A viable Tolupan oral tradition allows these people to respect as well as to retain far-reaching principles of reciprocity and cooperation. Most fundamental to this tradition is the tenet that all living things have masters and that these masters protect and perpetuate those that they sponsor. Linked to this is the corollary that all must respect one another because all live in the one world. The ideal is an egalitarian society with living an integral part of nature. In Tolupan mythology nature actively interacts with culture. Individuals - plant, animal or human - establish contracts and forge relationships of mutual dependency, which permit them to live but also condemn them to die. Consequently, the Tolupan see themselves, and all humanity, as Children of Death who contract with Mother Earth to pay for their life on earth with their life in death. It is a reciprocal arrangement - they nourish Her as She has nourished them.
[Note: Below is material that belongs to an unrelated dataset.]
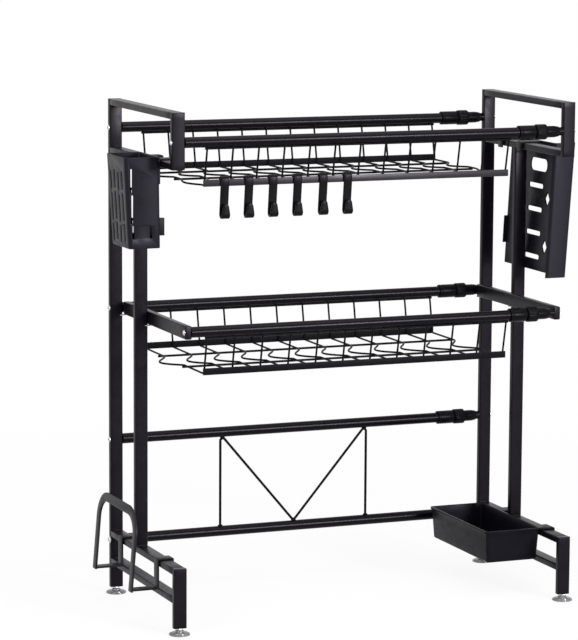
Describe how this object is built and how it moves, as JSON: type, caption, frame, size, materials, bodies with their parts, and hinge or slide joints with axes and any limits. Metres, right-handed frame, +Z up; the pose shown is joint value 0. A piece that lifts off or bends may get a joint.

It is this perpetual interaction, this unceasing rhythm, which weaves the Tolupan fabric of existence.

The exhibit was first presented in January 1994 at the Research Institute for the Study of Man (RISM) in New York with the support of Interamericas Society/ Society of Arts and Letter and RISM. It was recently presented from Februrary 18 - March 21, 2005 under the auspices of the Insituto Hondureño de Anthropologia e Historia in the former Presidential Mansion in Tegucipalpa.